Their care is made easier by the fact that Syrians received good medical care prior to the conflict. “It’s mostly just normal, everyday chronic disease, except this group of people will have had very little access to comprehensive health care for four or five years,” says Ashna Bowry, a physician in the family health team at St. Michael’s Hospital, one of the main groups taking in refugees in Toronto.
The challenges of overcoming the trauma of war – and the mental health issues that come with that – will be the biggest difference for physicians. Routine screening for mental health problems in refugees actually isn’t recommended, though doctors should remain alert for signs of PTSD. “There is the risk of overdiagnosis, and of triggering traumatic memories and not being trained to handle that,” says Pottie.

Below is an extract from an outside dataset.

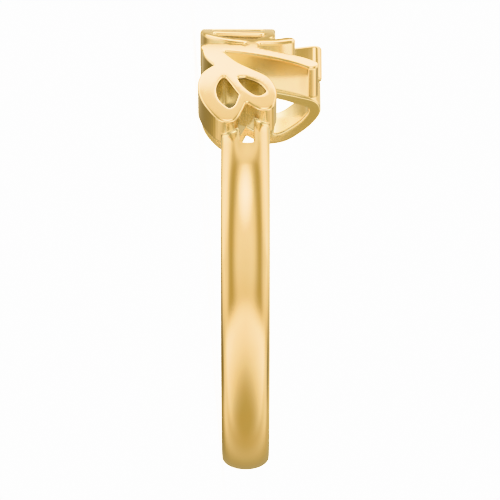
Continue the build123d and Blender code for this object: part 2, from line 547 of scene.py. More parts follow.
@dataclass
class MetalSheet:
    """A sheet of metal round the finger hole, closed along its outline by radial walls.

    Attributes:
        name: The piece's name.
        sizes: The sizes shared with the other sheet.
        outline: Its outline in the unrolled plane.
        edge: The round along its outer edges.
        inner_edge: The round along the edges of the bore.
        outer: Gives the outer surface's radius for rows of s and z.
        inside_points: Flat points between which the two surfaces are filled.
        wall_rows: How far down the wall each row of points lies, as a share.
        same_point: How near two flat points are that count as one.
    """

    name: str
    sizes: RingSizes
    outline: Outline
    edge: EdgeRound
    inner_edge: EdgeRound
    outer: Callable[[np.ndarray], np.ndarray]
    inside_points: np.ndarray
    wall_rows: tuple[float, ...] = (0.04, 0.5, 0.96)
    same_point: float = 1e-7

    def wrap(self, flat: np.ndarray, radius: np.ndarray) -> np.ndarray:
        """Wraps flat points round the hole: (r sin(s/R), -r cos(s/R), z), R the plate's radius."""
        angle = flat[:, 0] / self.sizes.plate_radius
        return np.stack([radius * np.sin(angle), -radius * np.cos(angle), flat[:, 1]], 1)

    def rim(self) -> tuple[list[np.ndarray], list[np.ndarray]]:
        """The rows that run along the outline: outer round, wall, inner round.

        Row k holds p + inset_k n for each outline point p with its inward direction n. Its
        radius is the outer surface less the round's drop, then steps down the wall, then the
        bore plus the inner round's drop.

        Returns:
            The rows' flat points, and their radii.
        """
        line = self.outline
        flats, radii = [], []
        for inset in self.edge.insets:
            flat = line.points + inset * line.inward
            flats.append(flat)
            radii.append(self.outer(flat) - self.edge.drop(inset))
        top = radii[-1]
        foot = np.full(len(top), self.sizes.bore + self.inner_edge.drop(0.0))
        for share in self.wall_rows:
            flats.append(line.points)
            radii.append(top + (foot - top) * share)
        for inset in reversed(self.edge.insets):
            flats.append(line.points + inset * line.inward)
            radii.append(np.full(len(top), self.sizes.bore + self.inner_edge.drop(inset)))
        return flats, radii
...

Mental health issues stemming from trauma resolve themselves spontaneously in 80% of immigrants and refugees. “The vast majority of people who we see have endured horrific trauma, and most of them don’t have PTSD,” says Rashid. “Those who are suffering from it will give us other clues – often they’ll come with symptoms of anxiety, or sleeplessness.”
Depression, anxiety or PTSD may also reveal themselves months after coming to Canada. “When refugees first come, they’re overwhelmed with meeting their basic needs, and they often have a number of supports,” says Annalee Coakley, a physician at the Mosaic Refugee Clinic. But after that “honeymoon” period, mental health issues begin to present themselves.
Syrian refugees who do have PTSD may be cared for by primary care doctors, referred to psychologists or counselors for group or individual therapy, or given medication. Refugee mental health expert Morton Beiser is a proponent of narrative exposure therapy, and is working on a pilot project called Lending a Hand to Our Future that uses it to help children recover. Pottie is interested in Beiser’s program and trying to bring it to Ottawa as well.
For guidance on all of this, physicians can turn to the 2011 guidelines on treating refugees, and an accompanying evidence-based checklist for adults and children. The checklists are broken down into multiple visits – they’ve been compared to a well-baby program – and cover things like vaccinations, dental pain, even weather-appropriate clothing.
An update to the guidelines that confirms the recommendations are valid for Syrian refugees and provides context will be published next week in the CMAJ. “We talk more about Syria, the ethnic origins, and the war,” says Pottie, who wrote both the last guidelines and the update. “A middle income country has become one of the worst humanitarian disasters in the last 100 years … we want the practitioners to appreciate what that means.”
Treating the whole person
The last time Canada saw such an influx of refugees was when we accepted 60,000 “boat people” after the Vietnam War. Beiser did a 10 year follow up study on those refugees, and says they offer lessons for the Syrians. “Primary health care was no problem,” he says. “Mental health care, not so much. For a lot of refugee communities, mental health needs are overlooked.”
To ensure that doesn’t happen to the Syrians, we need to look at both mental-health issues like PTSD and beyond, into social determinants of health. “For their mental health, it’s not a typical disease model,” says Pottie. “If someone has good housing, their kids are in school, and they have a new job, their mental health is 90% looked after.”
If we do it right, the Syrians have the potential to thrive in Canada. “They’re used to living in cities, they’re literate, their health system isn’t that dissimilar,” says Coakley. “They’re not terribly sick in the medical sense. As long as they’re supported and not isolated, I think they should do very well.”